Topli Film (Warm Film) di Dragan Jovićević arriva al 40° Lovers Film Festival di Torino come un’opera silenziosamente rivoluzionaria: un documentario che non urla, ma risuona. In un festival noto per celebrare la diversità del cinema LGBTQ+ di tutto il mondo, Topli Film si distingue non solo per ciò che mostra, ma per come ricorda.
Ripercorrendo la presenza – e l’assenza – di personaggi queer nella storia del cinema jugoslavo e serbo, il film diventa una macchina del tempo con una missione: recuperare ciò che è stato nascosto, codificato o messo a tacere, e celebrare le storie che hanno osato esistere.
Cinema come scavo storico
Fin dalle prime inquadrature, Topli Film si posiziona non solo come un documentario, ma come un atto di archeologia culturale. Attraverso la lente di oltre quaranta film jugoslavi e serbi – dall’estetica austera di Sofka (1948) al crudo realismo di Južni Vetar – Jovićević costruisce una mappa sottile ma potente della presenza queer nel cinema.
Non è sempre una storia piena di speranza: stereotipi, silenzi e cancellature abbondano. Ma il film svela anche sottotesti audaci e piccole vittorie che oggi appaiono di nuova urgenza.
Guidati da Nuove Voci
Guidato da due giovani e avvincenti narratori, gli attori Đorđe Mišina e Đorđe Galić, il film confonde passato e presente, mostrando come il cinema sia uno specchio ma anche un calco. Il loro viaggio non è solo d’archivio, è emotivo. Mentre reagiscono alle scene e riflettono su cosa significhino per loro queste rappresentazioni, il documentario acquisisce un ritmo colloquiale.
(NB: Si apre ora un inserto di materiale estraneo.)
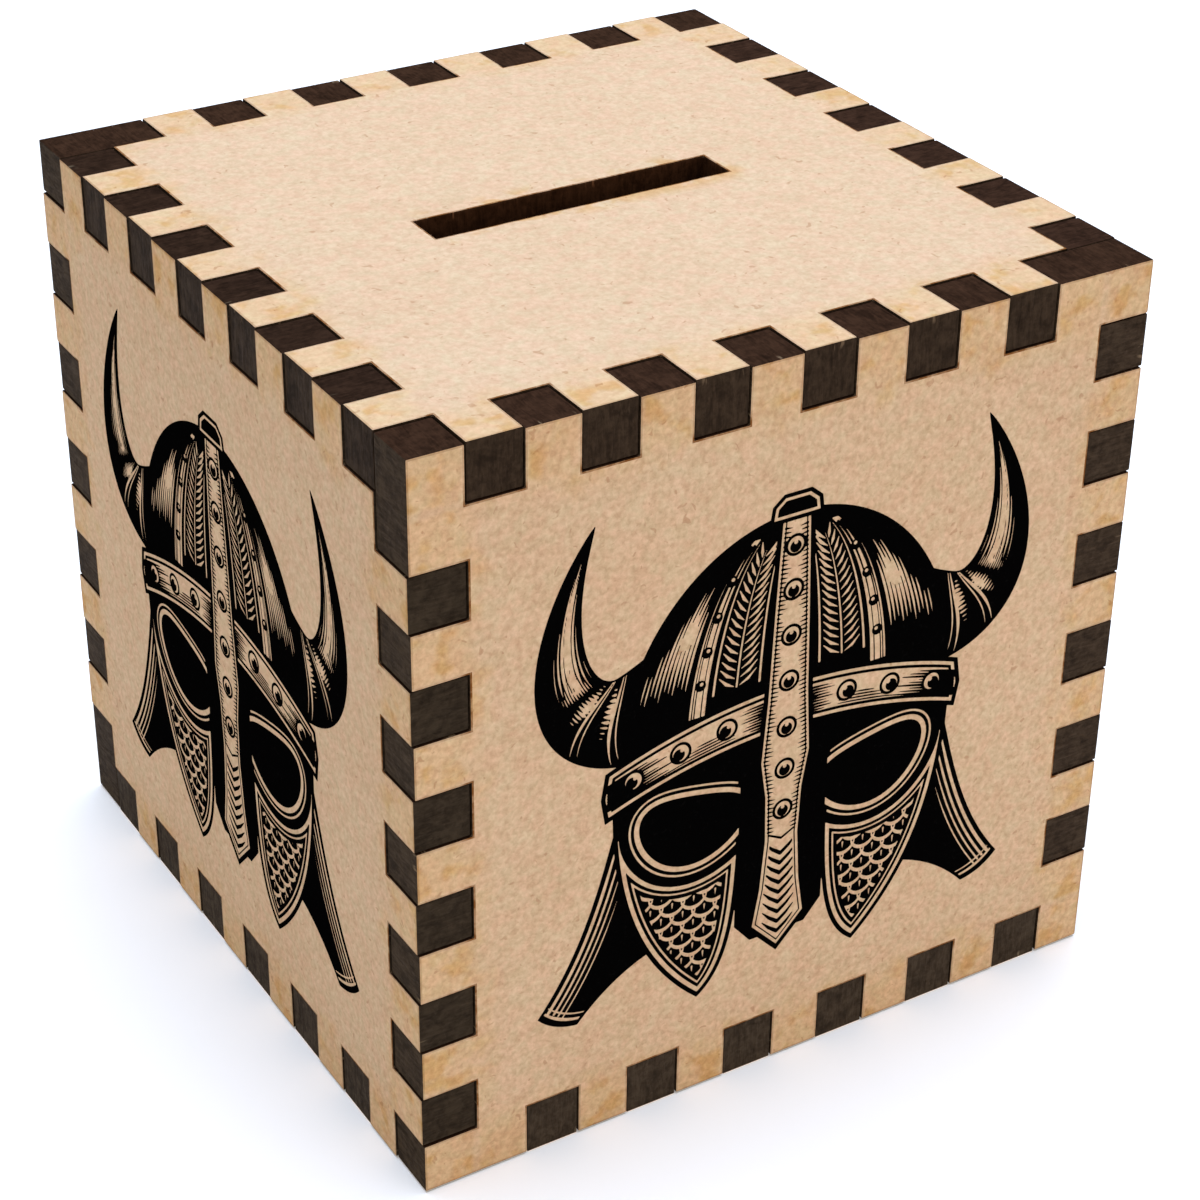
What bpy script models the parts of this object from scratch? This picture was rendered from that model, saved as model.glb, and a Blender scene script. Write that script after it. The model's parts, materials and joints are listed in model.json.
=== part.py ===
"""Finger-jointed wooden money box: six laser-cut boards and a rubber stopper.

Metres, +Z up. The origin is the middle of the underside, the slot runs along X, and the front
face looks along -Y. Every edge of the cube is divided into the same number of square cells.
A cell belongs to one of the boards that meet there, so each board is a flat outline of tabs
and notches, and its neighbours' tabs fill its notches.
"""

import math

import bpy

# The sheet, and the cube that is cut from it.
CELLS = 14
PITCH = 0.006
BOARD = 0.006
SIDE = CELLS * PITCH
JOINT_GAP = 0.00015
TAB_RECESS = 0.00015

# Coin slot, in the middle of the top board.
SLOT_LENGTH = 0.035
SLOT_WIDTH = 0.005

# Emptying hole, in the middle of the base board, and the stopper that fills it.
HOLE_RADIUS = 0.016
HOLE_POINTS = 72
STOPPER_RADIUS = 0.0157
STOPPER_TAPER = 0.0005
STOPPER_HEIGHT = 0.010
STOPPER_LIFT = 0.0003
STOPPER_EDGE = 0.0007
STOPPER_STEPS = 72
RIB_HEIGHTS = (0.0022, 0.0046)
RIB_DEPTH = 0.0002
RIB_WIDTH = 0.0008
CUP_RADIUS = 0.0112
CUP_DRAFT = 0.0006
CUP_FLOOR = 0.0045
DISH_RADIUS = 0.0128
DISH_DRAFT = 0.0007
DISH_FLOOR = 0.0024
GRIP_LENGTH = 0.0246
GRIP_WIDTH = 0.0030
GRIP_BOTTOM = 0.0008
GRIP_EDGE = 0.0004

# Cells that a board keeps along one edge, counted clockwise from outside the box.
CORNER_TABS = (1, 3, 5, 7, 9, 11, 13, 14)
EARLY_TABS = (2, 4, 6, 8, 10, 12)
LATE_TABS = (3, 5, 7, 9, 11, 13)

QUARTER = math.pi / 2
HALF = SIDE / 2
INSET = HALF - BOARD / 2


def clear_scene():
    for obj in list(bpy.data.objects):
        bpy.data.objects.remove(obj)


def new_collection(name):
    collection = bpy.data.collections.new(name)
    bpy.context.scene.collection.children.link(collection)
    return collection


def new_material(name, colour, roughness):
    material = bpy.data.materials.new(name)
    material.use_nodes = True
    shader = material.node_tree.nodes["Principled BSDF"]
    shader.inputs["Base Color"].default_value = (*colour, 1.0)
    shader.inputs["Roughness"].default_value = roughness
    shader.inputs["Metallic"].default_value = 0.0
    return material


def tab_side(cell, tab_first, owns_start, owns_end):
    """Where the side of a tab lies along an edge, between this cell and the next one."""
    root = BOARD + JOINT_GAP
    if cell == 1 and not owns_start:
        return root
    if cell == CELLS - 1 and not owns_end:
        return SIDE - root
    clearance = -JOINT_GAP / 2 if tab_first else JOINT_GAP / 2
    return cell * PITCH + clearance


def edge_points(tabs):
    """One edge of a board, as distances along it and inward from the cube's outer face."""
    owns_start, owns_end = 1 in tabs, CELLS in tabs
    depth = {True: TAB_RECESS, False: BOARD + JOINT_GAP}
    first, last = depth[owns_start], depth[owns_end]
    points = [(first, first)]
    for cell in range(1, CELLS):
        here, after = cell in tabs, cell + 1 in tabs
        if here != after:
            along = tab_side(cell, here, owns_start, owns_end)
            points += [(along, depth[here]), (along, depth[after])]
    points.append((SIDE - last, last))
    return points


def board_outline(edges):
    """The whole outline seen from outside the box: top, right, bottom and left edge."""
    outline = []
    for turn, tabs in enumerate(edges):
        cosine, sine = round(math.cos(turn * QUARTER)), round(math.sin(turn * QUARTER))
        for along, depth in edge_points(tabs):
            x, y = along - HALF, HALF - depth
            point = (x * cosine + y * sine, y * cosine - x * sine)
            if not outline or math.dist(outline[-1], point) > JOINT_GAP / 10:
                outline.append(point)
    if math.dist(outline[0], outline[-1]) < JOINT_GAP / 10:
        outline.pop()
    return outline


def slot_outline():
    x, y = SLOT_LENGTH / 2, SLOT_WIDTH / 2
    return [(-x, -y), (x, -y), (x, y), (-x, y)]


def hole_outline():
    angles = [2 * math.pi * step / HOLE_POINTS for step in range(HOLE_POINTS)]
    return [(HOLE_RADIUS * math.cos(a), HOLE_RADIUS * math.sin(a)) for a in angles]


def board_curve(name, edges, cut_out):
    """A flat sheet: the outline and its cut-out as closed splines, with half the thickness each way."""
    curve = bpy.data.curves.new(name, "CURVE")
    curve.dimensions = "2D"
    curve.fill_mode = "BOTH"
    curve.extrude = BOARD / 2
    for points in filter(None, (board_outline(edges), cut_out)):
        spline = curve.splines.new("POLY")
        spline.points.add(len(points) - 1)
        spline.use_cyclic_u = True
        for point, (x, y) in zip(spline.points, points):
            point.co = (x, y, 0.0, 1.0)
    return curve


def place(obj, parent, collection, location=(0, 0, 0), rotation=(0, 0, 0)):
    collection.objects.link(obj)
    obj.parent = parent
    obj.location = location
    obj.rotation_euler = rotation
    return obj


def make_boards(carcass, collection, wood):
    corner_edges = (CORNER_TABS,) * 4
    wall_edges = (EARLY_TABS, LATE_TABS) * 2
    flat_edges = (LATE_TABS, EARLY_TABS) * 2
    end_curve = board_curve("end_board", corner_edges, None)
    side_curve = board_curve("side_board", wall_edges, None)
    top_curve = board_curve("top_board", flat_edges, slot_outline())
    base_curve = board_curve("base_board", flat_edges, hole_outline())
    boards = (
        ("front_panel", end_curve, (0, -INSET, HALF), (QUARTER, 0, 0)),
        ("back_panel", end_curve, (0, INSET, HALF), (QUARTER, 0, 2 * QUARTER)),
        ("left_panel", side_curve, (-INSET, 0, HALF), (QUARTER, 0, -QUARTER)),
        ("right_panel", side_curve, (INSET, 0, HALF), (QUARTER, 0, QUARTER)),
        ("top_panel", top_curve, (0, 0, SIDE - BOARD / 2), (0, 0, 0)),
        ("base_panel", base_curve, (0, 0, BOARD / 2), (2 * QUARTER, 0, 0)),
    )
    for curve in (end_curve, side_curve, top_curve, base_curve):
        curve.materials.append(wood)
    for name, curve, location, rotation in boards:
        place(bpy.data.objects.new(name, curve), carcass, collection, location, rotation)


def stopper_profile():
    """Half section of the stopper from the cup's floor, over the rim, down its side, to the dish."""
    top = STOPPER_HEIGHT
    slope = STOPPER_TAPER / (top - STOPPER_LIFT)

    def side(height):
        return STOPPER_RADIUS - slope * (height - STOPPER_LIFT) - RIB_DEPTH

    points = [(0, CUP_FLOOR), (CUP_RADIUS - CUP_DRAFT, CUP_FLOOR), (CUP_RADIUS, top)]
    points += [(side(top) - STOPPER_EDGE, top), (side(top - STOPPER_EDGE), top - STOPPER_EDGE)]
    for height in reversed(RIB_HEIGHTS):
        above, below = height + RIB_WIDTH / 2, height - RIB_WIDTH / 2
        points += [(side(above), above), (side(height) + RIB_DEPTH, height), (side(below), below)]
    bottom_edge = STOPPER_LIFT + STOPPER_EDGE
    points += [(side(bottom_edge), bottom_edge), (side(STOPPER_LIFT) - STOPPER_EDGE, STOPPER_LIFT)]
    points += [(DISH_RADIUS, STOPPER_LIFT), (DISH_RADIUS - DISH_DRAFT, DISH_FLOOR), (0, DISH_FLOOR)]
    return points


def make_grip(helpers, carcass):
    """The bar moulded across the dish, which fingertips pinch to draw the stopper."""
    overlap = (CUP_FLOOR - DISH_FLOOR) / 2
    height = DISH_FLOOR + overlap - GRIP_BOTTOM
    bpy.ops.mesh.primitive_cube_add(size=1, location=(0, 0, GRIP_BOTTOM + height / 2))
    grip = bpy.context.object
    grip.name = "stopper_grip"
    for vertex in grip.data.vertices:
        vertex.co.x *= GRIP_LENGTH
        vertex.co.y *= GRIP_WIDTH
        vertex.co.z *= height
    bevel = grip.modifiers.new("soft_edges", "BEVEL")
    bevel.width = GRIP_EDGE
    bevel.segments = 2
    for collection in list(grip.users_collection):
        collection.objects.unlink(grip)
    helpers.objects.link(grip)
    grip.parent = carcass
    grip.hide_render = True
    grip.display_type = "WIRE"
    return grip


def make_stopper(carcass, collection, helpers, rubber):
    profile = stopper_profile()
    mesh = bpy.data.meshes.new("stopper")
    edges = [(i, i + 1) for i in range(len(profile) - 1)]
    mesh.from_pydata([(radius, 0, height) for radius, height in profile], edges, [])
    mesh.materials.append(rubber)
    stopper = place(bpy.data.objects.new("stopper", mesh), carcass, collection)
    turn = stopper.modifiers.new("turned", "SCREW")
    turn.steps = STOPPER_STEPS
    turn.render_steps = STOPPER_STEPS
    turn.use_merge_vertices = True
    turn.merge_threshold = 0.00001
    turn.use_smooth_shade = True
    join = stopper.modifiers.new("grip", "BOOLEAN")
    join.operation = "UNION"
    join.object = make_grip(helpers, carcass)


def main():
    clear_scene()
    collection = new_collection("money_box")
    helpers = new_collection("helpers")
    wood = new_material("mdf_board", (0.62, 0.44, 0.28), 0.75)
    rubber = new_material("stopper_rubber", (0.03, 0.03, 0.032), 0.6)
    carcass = place(bpy.data.objects.new("carcass", None), None, collection)
    make_boards(carcass, collection, wood)
    make_stopper(carcass, collection, helpers, rubber)


if __name__ == "__main__":
    main()
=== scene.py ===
"""Looks of the wooden money box: scorched fibreboard, printed emblem, rubber stopper and studio.

Laid out as a Blender add-on, and run as a script. Metres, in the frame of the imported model: +Z is
up, the front face looks along -Y, and the slot runs along X.
"""

import json
import math

import bmesh
import bpy
import numpy as np
from bpy.props import FloatProperty, FloatVectorProperty, PointerProperty
from mathutils import Euler, Matrix, Vector


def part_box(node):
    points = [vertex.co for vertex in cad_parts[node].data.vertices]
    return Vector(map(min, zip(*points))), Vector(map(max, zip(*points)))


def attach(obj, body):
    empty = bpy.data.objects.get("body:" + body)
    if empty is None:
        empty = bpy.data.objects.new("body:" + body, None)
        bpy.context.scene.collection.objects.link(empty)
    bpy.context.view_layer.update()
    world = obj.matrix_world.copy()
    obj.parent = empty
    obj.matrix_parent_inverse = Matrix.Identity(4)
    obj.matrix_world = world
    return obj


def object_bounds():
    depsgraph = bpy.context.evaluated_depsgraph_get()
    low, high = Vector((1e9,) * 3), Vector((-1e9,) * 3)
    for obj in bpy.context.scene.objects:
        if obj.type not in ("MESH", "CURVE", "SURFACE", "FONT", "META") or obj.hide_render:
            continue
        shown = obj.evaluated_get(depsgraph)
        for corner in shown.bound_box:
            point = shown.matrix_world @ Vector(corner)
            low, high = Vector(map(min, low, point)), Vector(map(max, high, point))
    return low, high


bl_info = {
    "name": "Wooden Money Box",
    "version": (1, 0, 0),
    "blender": (4, 5, 0),
    "location": "View3D > Sidebar > Money Box",
    "description": "Finishes the boards, the print and the stopper of a finger-jointed money box",
    "category": "Object",
}

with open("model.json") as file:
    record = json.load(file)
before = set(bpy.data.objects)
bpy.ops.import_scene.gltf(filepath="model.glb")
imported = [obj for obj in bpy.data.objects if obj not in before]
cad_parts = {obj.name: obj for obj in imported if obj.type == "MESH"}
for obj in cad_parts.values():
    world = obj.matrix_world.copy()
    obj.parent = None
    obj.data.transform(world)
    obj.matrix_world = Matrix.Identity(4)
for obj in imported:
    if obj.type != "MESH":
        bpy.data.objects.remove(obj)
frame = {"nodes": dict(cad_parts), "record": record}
CAD_BOX = [list(corner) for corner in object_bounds()]

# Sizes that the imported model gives. The slot reaches half its length and half its width from the
# middle, and as high as its top.
SIDE = CAD_BOX[1][0] - CAD_BOX[0][0]
HALF = SIDE / 2
TOP_LOW, TOP_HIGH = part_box("top_panel")
BOARD = TOP_HIGH.z - TOP_LOW.z
PITCH = SIDE / round(SIDE / BOARD)
MIDDLE = Vector((0.0, 0.0, HALF))
OPENINGS = {opening["name"]: opening["box_m"] for opening in frame["record"]["physics"]["openings"]}
SLOT_REACH = OPENINGS["coin_slot"][1]

# A millimetre, for whatever is finer than the boards.
MM = 0.001

# Each board: the way its outer face looks, the seed of its grain, the strength of its speckle, and
# the tint of its burnt edges, which differs a little from one cut to the next.
BOARDS = {
    "front_panel": ((0.0, -1.0, 0.0), 1.3, 1.4, (1.15, 1.10, 0.98)),
    "back_panel": ((0.0, 1.0, 0.0), 7.9, 1.4, (1.15, 1.10, 0.98)),
    "left_panel": ((-1.0, 0.0, 0.0), 3.1, 1.2, (0.88, 0.90, 0.86)),
    "right_panel": ((1.0, 0.0, 0.0), 5.7, 1.2, (1.12, 1.08, 1.04)),
    "top_panel": ((0.0, 0.0, 1.0), 9.2, 0.9, (0.93, 0.86, 0.80)),
    "base_panel": ((0.0, 0.0, -1.0), 11.6, 1.2, (1.25, 1.30, 1.32)),
}

# The printed walls, with the turn about the upright that takes the front face to each.
WALLS = {"front": 0.0, "left": -90.0, "back": 180.0, "right": 90.0}


# ---------------------------------------------------------------- node helpers


def feed(tree, socket, value):
    """Links a socket to an input, or sets the input to a plain value."""
    if isinstance(value, bpy.types.NodeSocket):
        tree.links.new(value, socket)
    else:
        socket.default_value = value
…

Non stiamo solo osservando la storia; la stiamo osservando mentre viene elaborata, messa in discussione e ridefinita da una nuova generazione di voci queer.
Una forma ibrida dall’impatto intimo
Jovićević utilizza un formato ibrido – che combina interviste, clip d’archivio, segmenti sceneggiati e momenti silenziosi di osservazione – che evoca il meglio del docu-cinema contemporaneo. Pensate all’intimità di Marlon Riggs o alla giocosità intellettuale di Agnès Varda: non si tratta di una cronologia asciutta. È un collage stratificato di ricordi, critiche e lettere d’amore.
Il film trasmette una profonda risonanza regionale e globale, coinvolgendo gli spettatori indipendentemente dal fatto che abbiano familiarità o meno con il canone cinematografico balcanico.
Echi di una discendenza letteraria e cinematografica queer
C’è una ricchezza letteraria in Topli Film che evoca i saggi di Susan Sontag e la malinconica sensualità di James Baldwin. Come la visione di Baldwin dell’outsider che osserva perennemente dai margini, Jovićević rivela come i personaggi queer del cinema jugoslavo siano esistiti a lungo nell’ombra – codificati, tragici o resi diversi.
Cinematograficamente, il film condivide il DNA con The Celluloid Closet di Todd Haynes, offrendo una risposta balcanica alla lotta globale per la rappresentazione. Insiste sul fatto che la storia non riguarda solo ciò che è stato creato, ma anche ciò che è stato nascosto.
L’importanza del suo palcoscenico festivaliero
Il fatto che Topli Film sia proiettato al Lovers Film Festival – una pietra miliare del cinema queer europeo, giunto alla sua 40a edizione – non è solo appropriato, è poetico. L’impegno del festival per una narrazione queer audace e innovativa trova una corrispondenza perfetta nella visione di Jovićević.
Qui, il documentario non si limita a raccontare una storia, ma partecipa a un dialogo più ampio. Recupera la memoria culturale e insiste sul fatto che le storie queer, anche quelle sepolte in un passato di celluloide, siano importanti ora più che mai.
Una riflessione necessaria
Topli Film è sia un omaggio che una resa dei conti. Piange ciò che è andato perduto o messo a tacere nel cinema jugoslavo, ma celebra anche la persistenza della presenza queer, sia che venga sussurrata in modo implicito o proclamata con audacia.
Jovićević ha creato un’opera toccante, elegante e necessaria di memoria queer. Nelle sale del Lovers Film Festival, tra voci provenienti da tutto il mondo, Topli Film parla chiaro: siamo sempre stati qui. E non abbiamo ancora finito di raccontare le nostre storie.